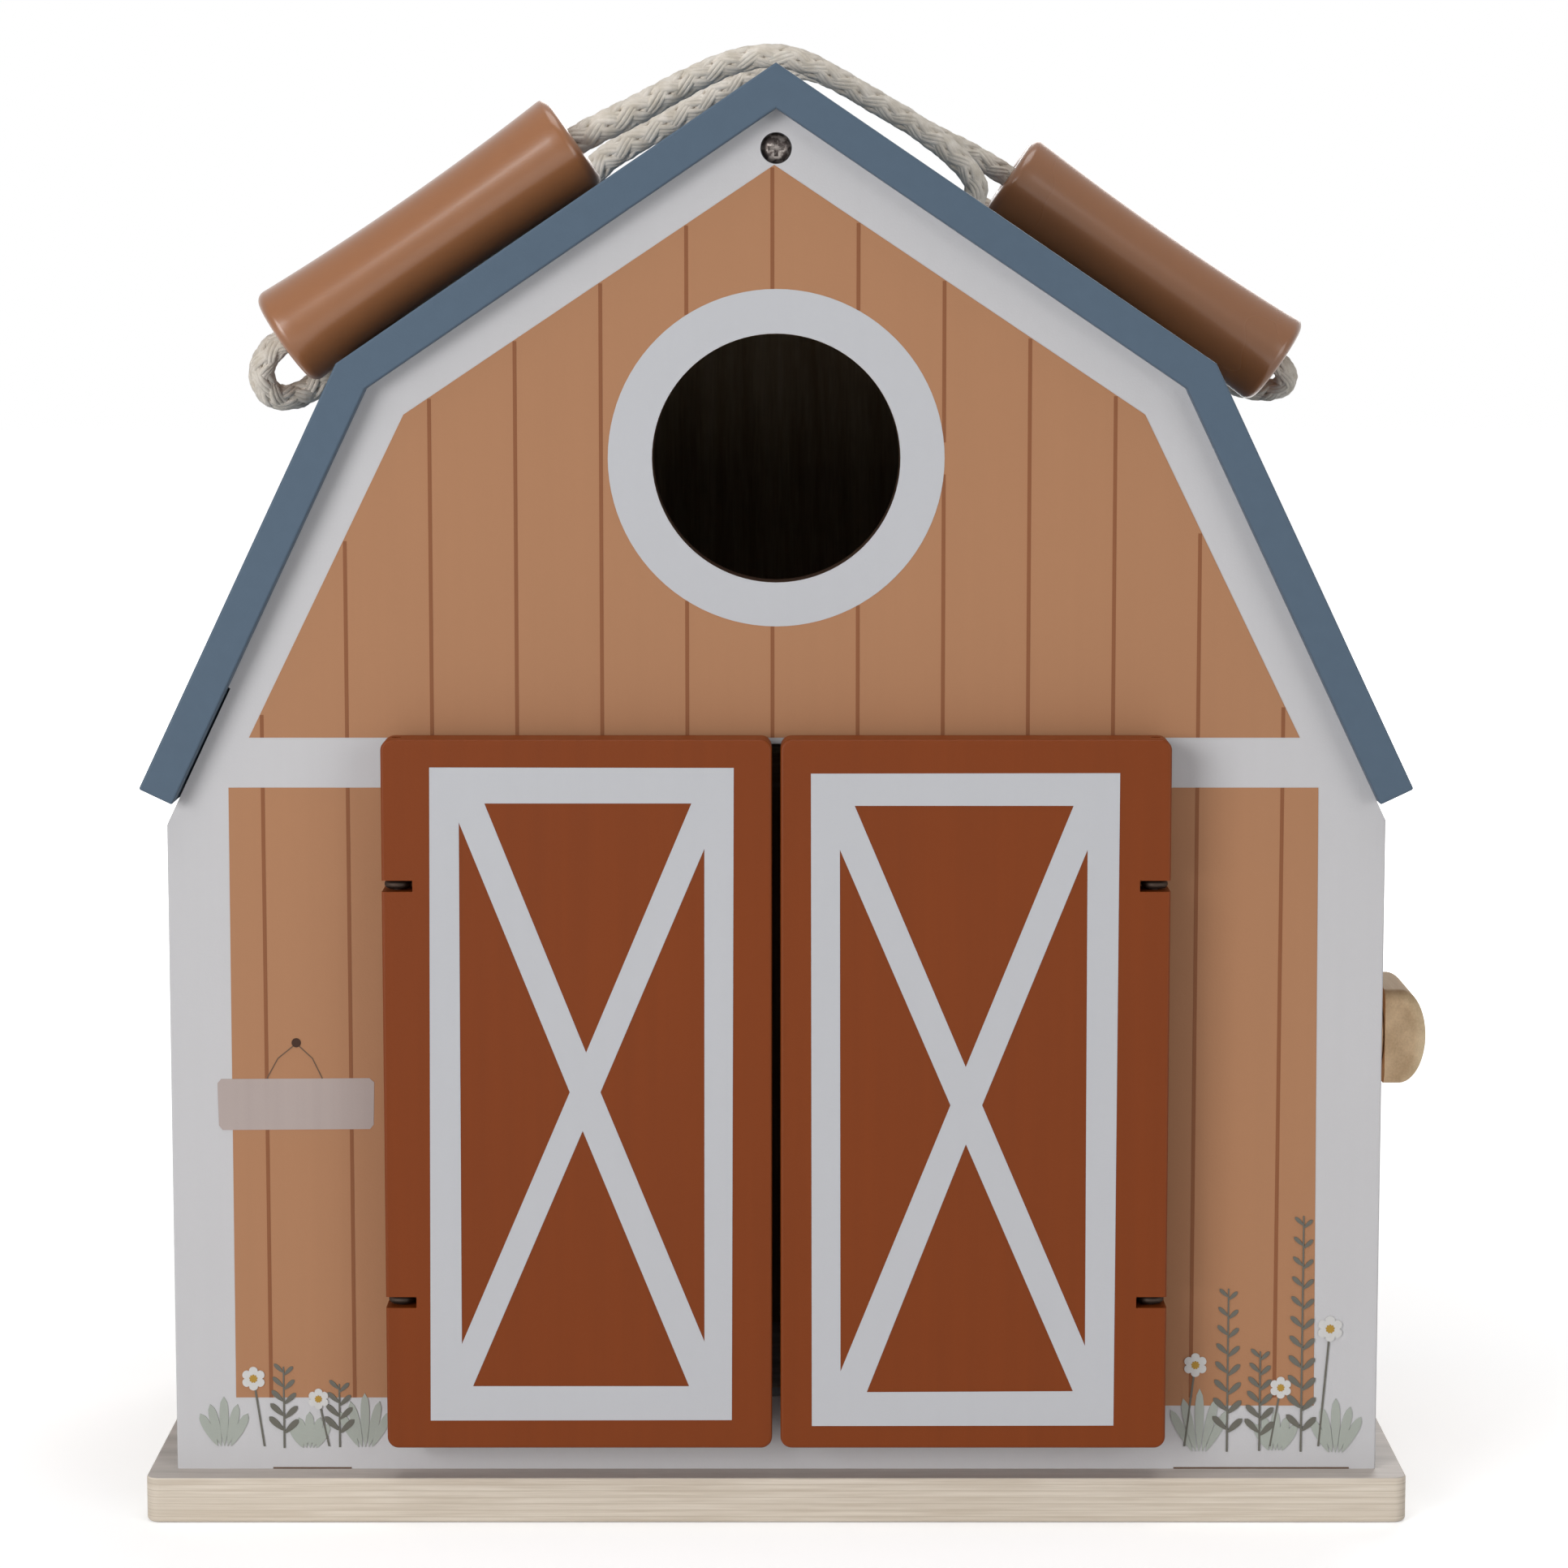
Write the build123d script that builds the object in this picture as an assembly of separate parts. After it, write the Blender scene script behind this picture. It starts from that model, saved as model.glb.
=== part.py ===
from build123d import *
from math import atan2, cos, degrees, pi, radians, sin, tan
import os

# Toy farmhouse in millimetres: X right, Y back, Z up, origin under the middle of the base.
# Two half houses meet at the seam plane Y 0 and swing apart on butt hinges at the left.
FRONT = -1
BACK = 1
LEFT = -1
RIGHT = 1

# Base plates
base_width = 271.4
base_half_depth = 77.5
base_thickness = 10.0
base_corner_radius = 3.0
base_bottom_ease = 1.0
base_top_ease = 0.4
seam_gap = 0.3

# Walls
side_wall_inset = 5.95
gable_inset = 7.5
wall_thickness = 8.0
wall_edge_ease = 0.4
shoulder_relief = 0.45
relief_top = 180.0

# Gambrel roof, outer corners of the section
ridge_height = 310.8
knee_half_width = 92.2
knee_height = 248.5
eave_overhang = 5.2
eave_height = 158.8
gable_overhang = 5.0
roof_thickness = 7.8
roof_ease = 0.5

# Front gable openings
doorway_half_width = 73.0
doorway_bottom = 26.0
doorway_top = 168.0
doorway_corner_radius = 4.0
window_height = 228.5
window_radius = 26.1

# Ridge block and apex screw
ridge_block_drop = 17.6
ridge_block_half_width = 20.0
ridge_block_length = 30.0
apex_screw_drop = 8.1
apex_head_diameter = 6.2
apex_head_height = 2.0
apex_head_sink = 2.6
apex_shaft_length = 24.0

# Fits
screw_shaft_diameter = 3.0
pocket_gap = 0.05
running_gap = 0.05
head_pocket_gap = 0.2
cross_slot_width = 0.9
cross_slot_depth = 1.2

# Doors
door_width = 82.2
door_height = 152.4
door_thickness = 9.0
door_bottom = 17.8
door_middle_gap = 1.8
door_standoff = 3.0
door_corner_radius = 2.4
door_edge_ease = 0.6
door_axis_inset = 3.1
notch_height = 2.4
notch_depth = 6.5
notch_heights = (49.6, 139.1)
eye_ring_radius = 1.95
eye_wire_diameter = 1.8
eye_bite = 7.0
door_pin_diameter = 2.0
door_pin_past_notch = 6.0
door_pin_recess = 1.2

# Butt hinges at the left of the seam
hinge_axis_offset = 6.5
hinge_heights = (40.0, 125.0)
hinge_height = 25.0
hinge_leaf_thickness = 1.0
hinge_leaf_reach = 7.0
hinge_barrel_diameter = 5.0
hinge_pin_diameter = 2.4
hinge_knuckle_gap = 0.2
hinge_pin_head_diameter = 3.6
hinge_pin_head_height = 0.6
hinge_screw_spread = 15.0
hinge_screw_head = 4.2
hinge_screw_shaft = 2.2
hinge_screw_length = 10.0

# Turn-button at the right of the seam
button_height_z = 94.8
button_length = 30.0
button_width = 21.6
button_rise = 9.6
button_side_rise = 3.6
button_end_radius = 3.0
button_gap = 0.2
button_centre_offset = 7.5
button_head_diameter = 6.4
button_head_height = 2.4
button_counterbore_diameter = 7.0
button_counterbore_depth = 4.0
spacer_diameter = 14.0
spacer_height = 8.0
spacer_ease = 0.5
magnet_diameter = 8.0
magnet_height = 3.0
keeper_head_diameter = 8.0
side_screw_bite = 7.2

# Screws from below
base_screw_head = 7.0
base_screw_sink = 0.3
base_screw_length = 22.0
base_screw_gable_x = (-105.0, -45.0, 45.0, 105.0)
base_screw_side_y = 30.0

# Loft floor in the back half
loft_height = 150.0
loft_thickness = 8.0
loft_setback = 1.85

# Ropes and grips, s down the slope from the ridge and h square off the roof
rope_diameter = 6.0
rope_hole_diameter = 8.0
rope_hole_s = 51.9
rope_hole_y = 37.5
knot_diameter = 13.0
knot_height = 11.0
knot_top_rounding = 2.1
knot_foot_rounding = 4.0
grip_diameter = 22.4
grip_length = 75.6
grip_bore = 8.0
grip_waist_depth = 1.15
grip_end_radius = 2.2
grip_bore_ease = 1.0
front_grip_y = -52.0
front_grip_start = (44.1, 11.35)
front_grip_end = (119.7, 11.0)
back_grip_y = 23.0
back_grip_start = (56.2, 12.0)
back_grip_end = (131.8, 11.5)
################
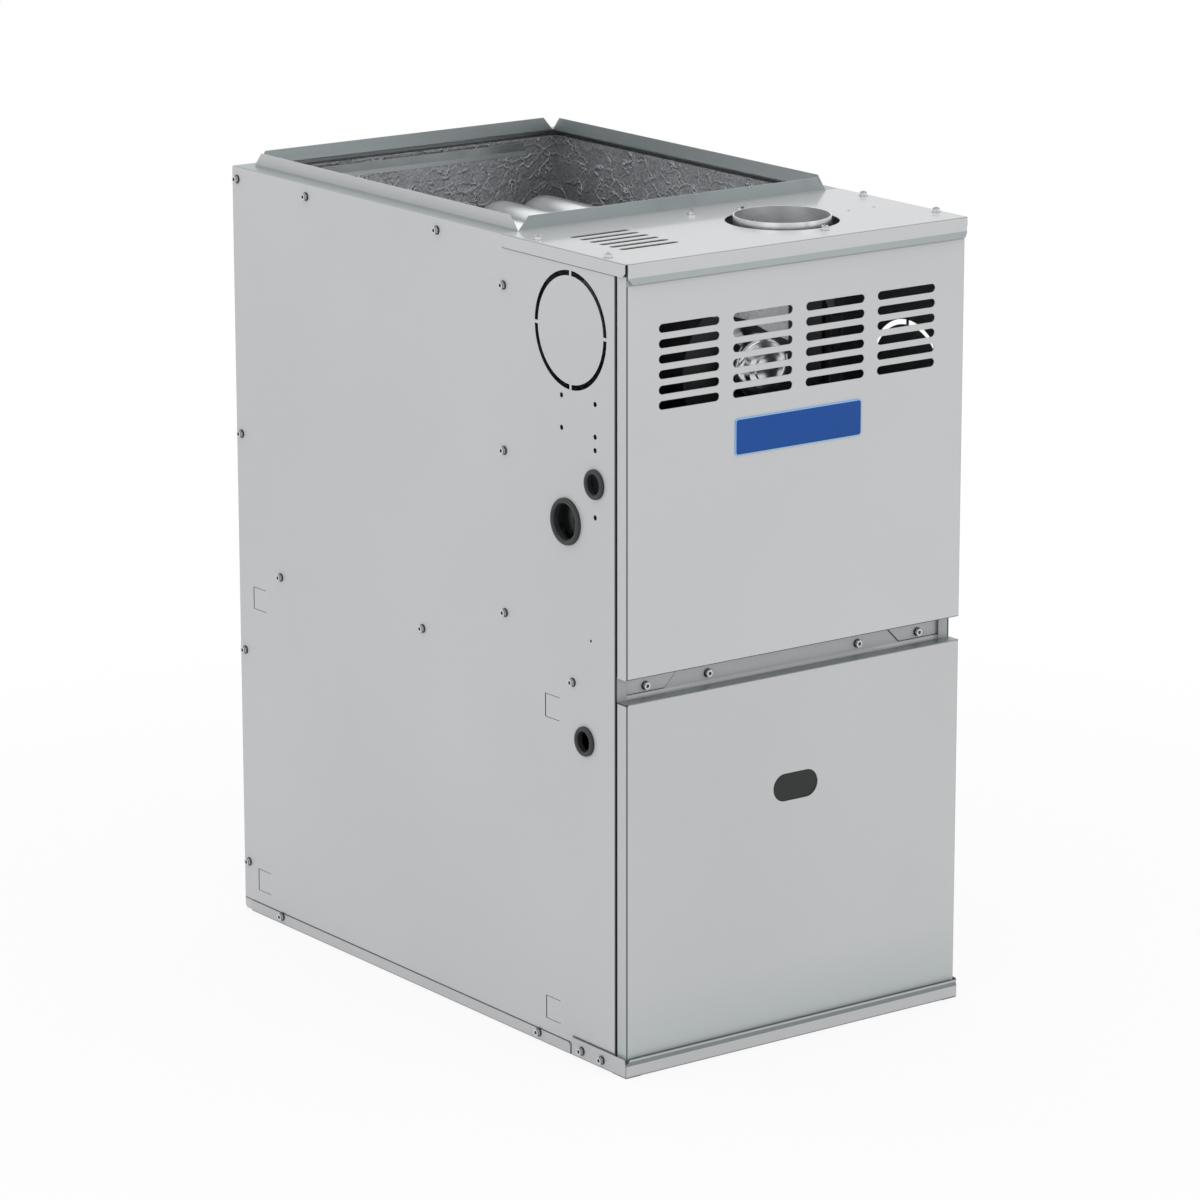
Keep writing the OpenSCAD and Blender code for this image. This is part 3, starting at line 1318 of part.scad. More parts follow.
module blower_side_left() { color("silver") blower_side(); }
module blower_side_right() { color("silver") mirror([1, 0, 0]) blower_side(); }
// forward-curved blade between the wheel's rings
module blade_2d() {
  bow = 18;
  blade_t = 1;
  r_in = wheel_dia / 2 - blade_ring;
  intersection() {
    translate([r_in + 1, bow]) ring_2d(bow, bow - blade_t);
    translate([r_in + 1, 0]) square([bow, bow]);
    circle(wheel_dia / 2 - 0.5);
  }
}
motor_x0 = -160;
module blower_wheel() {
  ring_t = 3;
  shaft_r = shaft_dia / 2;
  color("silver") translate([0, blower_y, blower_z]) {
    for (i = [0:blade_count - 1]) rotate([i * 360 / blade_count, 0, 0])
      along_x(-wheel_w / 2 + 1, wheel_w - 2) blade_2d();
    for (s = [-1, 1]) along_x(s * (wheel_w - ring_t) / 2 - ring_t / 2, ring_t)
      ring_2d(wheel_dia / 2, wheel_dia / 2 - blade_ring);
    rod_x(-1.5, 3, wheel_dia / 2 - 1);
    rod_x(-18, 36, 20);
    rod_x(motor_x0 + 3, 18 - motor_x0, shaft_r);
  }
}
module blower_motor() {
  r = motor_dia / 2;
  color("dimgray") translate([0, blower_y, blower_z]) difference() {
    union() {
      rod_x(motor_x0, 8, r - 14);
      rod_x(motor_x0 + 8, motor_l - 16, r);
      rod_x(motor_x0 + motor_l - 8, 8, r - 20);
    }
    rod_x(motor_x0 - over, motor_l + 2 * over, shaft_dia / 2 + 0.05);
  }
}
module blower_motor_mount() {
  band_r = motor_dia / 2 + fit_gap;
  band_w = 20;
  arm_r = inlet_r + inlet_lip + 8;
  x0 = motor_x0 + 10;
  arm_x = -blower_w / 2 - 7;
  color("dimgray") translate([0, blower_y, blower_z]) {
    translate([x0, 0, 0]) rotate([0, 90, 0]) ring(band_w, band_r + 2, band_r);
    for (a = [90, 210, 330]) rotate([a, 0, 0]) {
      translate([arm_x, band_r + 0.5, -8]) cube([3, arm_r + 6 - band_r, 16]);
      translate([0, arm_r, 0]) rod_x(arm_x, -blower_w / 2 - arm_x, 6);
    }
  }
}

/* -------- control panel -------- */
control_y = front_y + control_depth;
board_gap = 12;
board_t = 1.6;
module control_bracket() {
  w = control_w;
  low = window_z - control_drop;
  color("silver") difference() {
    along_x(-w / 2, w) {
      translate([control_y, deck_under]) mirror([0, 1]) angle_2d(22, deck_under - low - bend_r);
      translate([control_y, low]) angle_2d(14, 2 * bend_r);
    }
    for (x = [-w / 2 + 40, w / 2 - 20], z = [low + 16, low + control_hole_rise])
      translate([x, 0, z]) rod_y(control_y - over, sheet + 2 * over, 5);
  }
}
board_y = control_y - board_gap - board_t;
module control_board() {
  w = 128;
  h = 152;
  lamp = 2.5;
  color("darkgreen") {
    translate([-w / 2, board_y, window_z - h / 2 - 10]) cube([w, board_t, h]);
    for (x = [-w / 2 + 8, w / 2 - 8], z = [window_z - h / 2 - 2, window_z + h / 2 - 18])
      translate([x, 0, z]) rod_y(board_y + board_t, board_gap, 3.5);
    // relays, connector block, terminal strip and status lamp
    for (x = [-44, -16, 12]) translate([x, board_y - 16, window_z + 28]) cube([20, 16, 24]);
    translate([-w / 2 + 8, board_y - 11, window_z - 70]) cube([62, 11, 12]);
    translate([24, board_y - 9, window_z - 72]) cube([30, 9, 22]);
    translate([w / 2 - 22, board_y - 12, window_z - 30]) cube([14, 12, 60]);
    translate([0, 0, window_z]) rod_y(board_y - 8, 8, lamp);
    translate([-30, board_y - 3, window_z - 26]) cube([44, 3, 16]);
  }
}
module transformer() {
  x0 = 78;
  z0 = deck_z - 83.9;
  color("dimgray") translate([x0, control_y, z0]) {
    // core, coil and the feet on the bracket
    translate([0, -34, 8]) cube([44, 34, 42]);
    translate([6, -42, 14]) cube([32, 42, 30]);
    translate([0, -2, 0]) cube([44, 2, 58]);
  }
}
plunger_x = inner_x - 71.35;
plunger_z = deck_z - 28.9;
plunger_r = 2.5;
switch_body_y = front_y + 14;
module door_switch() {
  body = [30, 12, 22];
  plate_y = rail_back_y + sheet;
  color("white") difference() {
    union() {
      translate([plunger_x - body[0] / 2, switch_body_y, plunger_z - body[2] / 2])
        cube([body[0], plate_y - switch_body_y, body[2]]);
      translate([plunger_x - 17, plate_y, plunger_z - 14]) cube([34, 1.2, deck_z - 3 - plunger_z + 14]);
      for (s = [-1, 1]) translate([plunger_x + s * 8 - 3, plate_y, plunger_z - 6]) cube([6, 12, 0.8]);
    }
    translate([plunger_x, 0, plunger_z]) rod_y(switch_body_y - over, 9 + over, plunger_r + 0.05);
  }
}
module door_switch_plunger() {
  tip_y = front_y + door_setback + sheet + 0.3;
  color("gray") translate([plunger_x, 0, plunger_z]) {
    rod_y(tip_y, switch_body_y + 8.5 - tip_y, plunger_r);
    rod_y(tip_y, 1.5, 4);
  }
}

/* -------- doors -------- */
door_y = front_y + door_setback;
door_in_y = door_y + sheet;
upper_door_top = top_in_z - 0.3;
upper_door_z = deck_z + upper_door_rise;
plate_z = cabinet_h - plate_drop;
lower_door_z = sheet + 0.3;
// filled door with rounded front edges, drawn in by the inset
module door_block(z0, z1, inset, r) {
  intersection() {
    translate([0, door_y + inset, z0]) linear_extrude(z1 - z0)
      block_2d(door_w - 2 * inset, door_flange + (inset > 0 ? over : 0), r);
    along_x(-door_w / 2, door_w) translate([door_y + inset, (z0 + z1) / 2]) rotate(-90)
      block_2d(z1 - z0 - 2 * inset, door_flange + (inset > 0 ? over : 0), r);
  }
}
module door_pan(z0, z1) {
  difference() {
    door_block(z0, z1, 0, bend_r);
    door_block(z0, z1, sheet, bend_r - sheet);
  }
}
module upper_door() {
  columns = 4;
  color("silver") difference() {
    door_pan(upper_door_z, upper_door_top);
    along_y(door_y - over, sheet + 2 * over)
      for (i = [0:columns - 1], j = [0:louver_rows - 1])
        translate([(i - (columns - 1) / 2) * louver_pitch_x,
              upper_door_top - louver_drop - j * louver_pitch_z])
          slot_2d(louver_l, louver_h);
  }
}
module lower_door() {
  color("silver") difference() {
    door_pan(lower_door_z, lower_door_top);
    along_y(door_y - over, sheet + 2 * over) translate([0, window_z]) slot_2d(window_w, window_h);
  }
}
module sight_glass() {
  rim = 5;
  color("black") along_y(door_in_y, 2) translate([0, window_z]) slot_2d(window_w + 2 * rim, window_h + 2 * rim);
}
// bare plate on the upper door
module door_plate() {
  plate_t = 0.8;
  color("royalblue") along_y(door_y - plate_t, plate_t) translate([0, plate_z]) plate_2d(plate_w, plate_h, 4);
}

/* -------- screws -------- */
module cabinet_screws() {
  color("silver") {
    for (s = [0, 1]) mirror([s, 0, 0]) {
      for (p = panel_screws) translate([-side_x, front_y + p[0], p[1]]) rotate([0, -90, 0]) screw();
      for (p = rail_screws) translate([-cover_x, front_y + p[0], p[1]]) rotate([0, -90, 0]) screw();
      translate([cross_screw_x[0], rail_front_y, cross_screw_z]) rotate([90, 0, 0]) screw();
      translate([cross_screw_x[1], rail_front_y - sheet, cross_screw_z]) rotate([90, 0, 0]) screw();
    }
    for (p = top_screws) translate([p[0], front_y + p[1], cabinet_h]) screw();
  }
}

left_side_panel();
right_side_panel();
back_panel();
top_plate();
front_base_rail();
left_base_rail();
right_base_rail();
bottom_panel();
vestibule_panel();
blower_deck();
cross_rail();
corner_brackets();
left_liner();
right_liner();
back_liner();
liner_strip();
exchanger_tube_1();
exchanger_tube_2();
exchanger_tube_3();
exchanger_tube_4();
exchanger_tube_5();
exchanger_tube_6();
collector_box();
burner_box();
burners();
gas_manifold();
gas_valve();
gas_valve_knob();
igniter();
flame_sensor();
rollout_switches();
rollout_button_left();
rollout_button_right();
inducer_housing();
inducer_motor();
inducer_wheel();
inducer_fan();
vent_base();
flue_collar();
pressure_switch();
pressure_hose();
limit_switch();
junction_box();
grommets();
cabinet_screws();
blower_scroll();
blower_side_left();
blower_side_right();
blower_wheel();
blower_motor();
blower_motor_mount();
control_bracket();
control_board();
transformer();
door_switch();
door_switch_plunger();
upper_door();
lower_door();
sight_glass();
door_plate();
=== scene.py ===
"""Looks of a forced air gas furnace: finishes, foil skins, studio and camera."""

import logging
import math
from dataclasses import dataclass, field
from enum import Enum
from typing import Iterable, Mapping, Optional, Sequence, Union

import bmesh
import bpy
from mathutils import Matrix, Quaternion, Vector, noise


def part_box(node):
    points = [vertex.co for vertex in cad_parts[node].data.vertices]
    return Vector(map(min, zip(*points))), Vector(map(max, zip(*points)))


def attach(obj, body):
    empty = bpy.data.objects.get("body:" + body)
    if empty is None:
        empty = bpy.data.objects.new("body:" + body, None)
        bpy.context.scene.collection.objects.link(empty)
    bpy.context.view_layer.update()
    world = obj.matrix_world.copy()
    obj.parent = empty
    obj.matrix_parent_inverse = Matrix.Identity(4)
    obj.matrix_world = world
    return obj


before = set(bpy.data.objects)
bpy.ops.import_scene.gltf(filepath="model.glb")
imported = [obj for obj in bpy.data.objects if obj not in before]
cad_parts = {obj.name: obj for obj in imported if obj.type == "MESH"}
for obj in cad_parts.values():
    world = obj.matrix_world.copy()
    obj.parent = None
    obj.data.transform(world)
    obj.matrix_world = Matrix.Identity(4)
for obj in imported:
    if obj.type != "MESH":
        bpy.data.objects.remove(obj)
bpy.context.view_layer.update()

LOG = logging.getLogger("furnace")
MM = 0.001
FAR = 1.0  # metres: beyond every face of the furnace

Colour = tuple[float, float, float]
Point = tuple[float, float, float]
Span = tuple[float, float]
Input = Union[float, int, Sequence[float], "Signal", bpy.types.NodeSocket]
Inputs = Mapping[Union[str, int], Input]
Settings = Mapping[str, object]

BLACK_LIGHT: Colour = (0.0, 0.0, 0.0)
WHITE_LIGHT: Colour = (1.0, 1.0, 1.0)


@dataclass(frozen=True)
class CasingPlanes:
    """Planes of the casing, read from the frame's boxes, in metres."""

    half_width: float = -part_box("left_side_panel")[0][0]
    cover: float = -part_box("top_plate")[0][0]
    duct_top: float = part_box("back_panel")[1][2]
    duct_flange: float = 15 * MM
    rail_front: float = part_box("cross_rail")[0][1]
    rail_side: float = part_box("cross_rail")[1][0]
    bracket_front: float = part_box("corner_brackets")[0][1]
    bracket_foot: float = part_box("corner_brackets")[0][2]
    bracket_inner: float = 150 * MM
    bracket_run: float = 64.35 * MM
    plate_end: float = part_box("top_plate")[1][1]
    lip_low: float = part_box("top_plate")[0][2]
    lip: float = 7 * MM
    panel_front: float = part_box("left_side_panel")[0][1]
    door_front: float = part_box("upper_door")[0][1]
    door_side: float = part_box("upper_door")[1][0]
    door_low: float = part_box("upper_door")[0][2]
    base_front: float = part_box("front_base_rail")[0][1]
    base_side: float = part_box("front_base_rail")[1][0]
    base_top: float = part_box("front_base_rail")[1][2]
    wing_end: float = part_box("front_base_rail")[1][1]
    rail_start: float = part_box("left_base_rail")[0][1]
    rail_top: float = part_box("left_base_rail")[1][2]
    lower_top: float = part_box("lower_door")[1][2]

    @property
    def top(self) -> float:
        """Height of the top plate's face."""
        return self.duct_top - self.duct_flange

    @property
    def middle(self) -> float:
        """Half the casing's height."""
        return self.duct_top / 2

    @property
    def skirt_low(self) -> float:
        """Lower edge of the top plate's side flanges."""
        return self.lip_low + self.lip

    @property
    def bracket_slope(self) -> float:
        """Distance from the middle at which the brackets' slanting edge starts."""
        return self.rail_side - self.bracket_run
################
- **Stated problem**: Give back, word for word, each line from the one containing "left_side_panel();" down to the one containing "obj.matrix_world = world", including those two lines.

- **Complete answer**:
left_side_panel();
right_side_panel();
back_panel();
top_plate();
front_base_rail();
left_base_rail();
right_base_rail();
bottom_panel();
vestibule_panel();
blower_deck();
cross_rail();
corner_brackets();
left_liner();
right_liner();
back_liner();
liner_strip();
exchanger_tube_1();
exchanger_tube_2();
exchanger_tube_3();
exchanger_tube_4();
exchanger_tube_5();
exchanger_tube_6();
collector_box();
burner_box();
burners();
gas_manifold();
gas_valve();
gas_valve_knob();
igniter();
flame_sensor();
rollout_switches();
rollout_button_left();
rollout_button_right();
inducer_housing();
inducer_motor();
inducer_wheel();
inducer_fan();
vent_base();
flue_collar();
pressure_switch();
pressure_hose();
limit_switch();
junction_box();
grommets();
cabinet_screws();
blower_scroll();
blower_side_left();
blower_side_right();
blower_wheel();
blower_motor();
blower_motor_mount();
control_bracket();
control_board();
transformer();
door_switch();
door_switch_plunger();
upper_door();
lower_door();
sight_glass();
door_plate();
=== scene.py ===
"""Looks of a forced air gas furnace: finishes, foil skins, studio and camera."""

import logging
import math
from dataclasses import dataclass, field
from enum import Enum
from typing import Iterable, Mapping, Optional, Sequence, Union

import bmesh
import bpy
from mathutils import Matrix, Quaternion, Vector, noise


def part_box(node):
    points = [vertex.co for vertex in cad_parts[node].data.vertices]
    return Vector(map(min, zip(*points))), Vector(map(max, zip(*points)))


def attach(obj, body):
    empty = bpy.data.objects.get("body:" + body)
    if empty is None:
        empty = bpy.data.objects.new("body:" + body, None)
        bpy.context.scene.collection.objects.link(empty)
    bpy.context.view_layer.update()
    world = obj.matrix_world.copy()
    obj.parent = empty
    obj.matrix_parent_inverse = Matrix.Identity(4)
    obj.matrix_world = world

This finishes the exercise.